Customers of Southwest know what the discount airline is and appreciate not having to pay silly and deceptive charges for checking luggage. Bonneville listeners get a quality product even in an era of less is more, repeater radio and fake localism.

What we have here is a perfect analogy for what happens when Wall Street sharks takeover two industries that have “air” in common (in and on).

It’s unimaginable that almost-bankrupt companies like US Airways and Cumulus could be in talks to acquire even a lemonade stand from two 7 year olds yet there you have it -- US Airways wants United and Cumulus just has to have anything and everything.

On Wall Street, however, this is the order of the day because it is not about successfully operating companies, it’s about acquiring, earning fees, getting out at a profit. The actual businesses as with airlines and many radio companies are simply collateral damage.

This kind of mentality clouds good strategic thinking -- the quality Southwest and Bonneville possess.

That’s why troubled airlines in the hands of lenders and speculators think it is just fine to charge customers who have already purchased a ticket to pay for checking their luggage. These add-on charges are helping poorly run airlines generate lots of revenue even if it kills off passenger loyalty.

Spirit Airlines (or as I call it MeanSpirit Airlines) is thinking about charging passengers $45 per bag for carry-on luggage.

Cumulus thinks the same way.

Cumulus cuts back on a different kind of “air” -- on-air programming -- generating pap that it calls local content and doesn’t worry about ratings, listeners or loyalty. This saves Cumulus a lot of money.

Failed airlines know the only way to survive is to get bigger -- not better.

Better doesn’t matter in the world of equity investors. Continental turned down United’s offer to merge and some industry experts think flirting with US Airways again will make Continental jealous and thus, merge with United.

Hard to believe?

Not really.

Continental sure doesn’t want to be left out when the last big legacy airlines become the few, the shamed, the consolidated.

Merge or die -- that’s the order of the day.

Except if you are Southwest or Bonneville.

Then it is operate or die.

Last year when the rumors circulated that Citadel was looking to sell some of its ABC properties to avoid bankruptcy, Bonneville was mentioned as a buyer (maybe because they were the only prospect that had cash on hand).

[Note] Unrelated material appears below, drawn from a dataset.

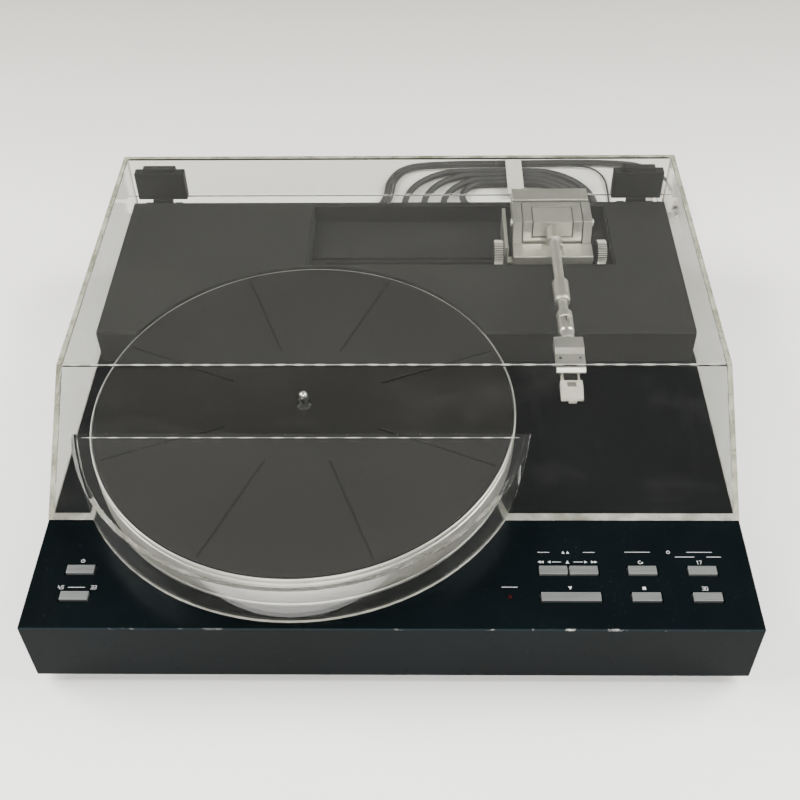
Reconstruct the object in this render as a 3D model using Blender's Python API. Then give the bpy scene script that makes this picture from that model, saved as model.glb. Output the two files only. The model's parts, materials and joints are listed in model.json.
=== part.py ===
"""Linear-tracking record player with a clear dust cover, built as separate solids.

Metres, +Z up, +X to the right, +Y to the back. The origin lies on the table under the middle of the
plinth. Depths are given as a distance behind the plinth's front face and turned into Y by back()."""

import math

import bmesh
import bpy
from mathutils import Matrix, Vector

# Plinth
WIDTH = 0.468
DEPTH = 0.4251
DECK_Z = 0.0631
PLINTH_BOTTOM_Z = 0.0085
PANEL = 0.003
BASE_PLATE = 0.002
EDGE = 0.0006
GAP = 0.0003
FOOT_RADIUS = 0.018
FOOT_X = 0.195
FOOT_BACK = (0.045, 0.380)

# Platter
PLATTER_X = -0.0634
PLATTER_BACK = 0.1661
PLATTER_RADIUS = 0.1500
MAT_RADIUS = 0.1481
MAT_TOP_Z = 0.0920
MAT_THICK = 0.0022
PLATTER_SKIRT_Z = 0.0655
SPINDLE_RADIUS = 0.0036
SPINDLE_TOP_Z = 0.1045
SPINDLE_FOOT_Z = 0.0215
HUB_Z = 0.0748
WEB_Z = 0.0795
RIM_TOP_Z = 0.0912
BEARING_FOOT_Z = 0.0160
BEARING_RADIUS = 0.0125
BEARING_HOLE = 0.0132
MAGNET_RADIUS = 0.056

# Raised arm housing behind the platter
HOUSING_HALF = 0.2267
HOUSING_FRONT = 0.2381
HOUSING_REAR = 0.4037
HOUSING_TOP_Z = 0.0930
HOUSING_CUT_RADIUS = 0.1508
RECESS_X = (-0.0728, 0.1751)
RECESS_BACK = (0.3180, 0.3990)
RECESS_FLOOR_Z = 0.0763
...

I never believed for a minute that Bonneville’s Bruce Reese would buy even one of these formerly glorious ABC stations.

I believe Farid Suleman believed it, but not Reese.

Suleman is a circus clown.

Reese is a media executive.

Both radio and airlines have turbulence in common.

Airlines are victims of fuel prices, poor management, poor employee relations and bad customer service so even when the market picks up their pilots and flight attendants will not be happy.

Their inability to hedge prices on fuel (as Southwest does very successfully) makes them a continue victim of the oil cartel.

Fliers have to hold their noses when airlines recover because these airlines have no clue how to serve the public -- nor do they particularly care.

They just move bodies from airport to airport.

Radio companies like Cumulus, Citadel and Clear Channel have a dirty little secret you rarely read about in the press.

The only way they can keep operating when their debt is so high is to either hand over their companies to the lenders or borrow more at higher almost-impossible-to-repay rates to meet loan covenants and bide more time.

Or both.

This is the world we live in.

The one that worships Shitty Bank (I mean, Citibank) and failed Goldman Sachs and thinks of Warren Buffet as an old man.

Buffet buys management first and secondarily, the company along with the know-how.

Radio’s three biggest groups -- its trendsetters -- worship anyone who will lend them money to perpetuate all the mistakes they’ve made that can’t be fixed by further acquisition.

Goldman Sachs CEO Lloyd Blankfein stands to collect a $100 million bonus.

Lew Tricky Dickey just took an almost $500,000 bonus for running his company into the ground last year and that number could be as high as $1 million if he meets certain targets and God only knows what they are or how easy they are to meet.

How does the already wealthy Dickey take that kind of money when his employees are getting fired, working overtime for free in some cases and complain about being abused?

So if you ever wonder why the radio industry is acting more like the airline industry that’s because they are the same thing.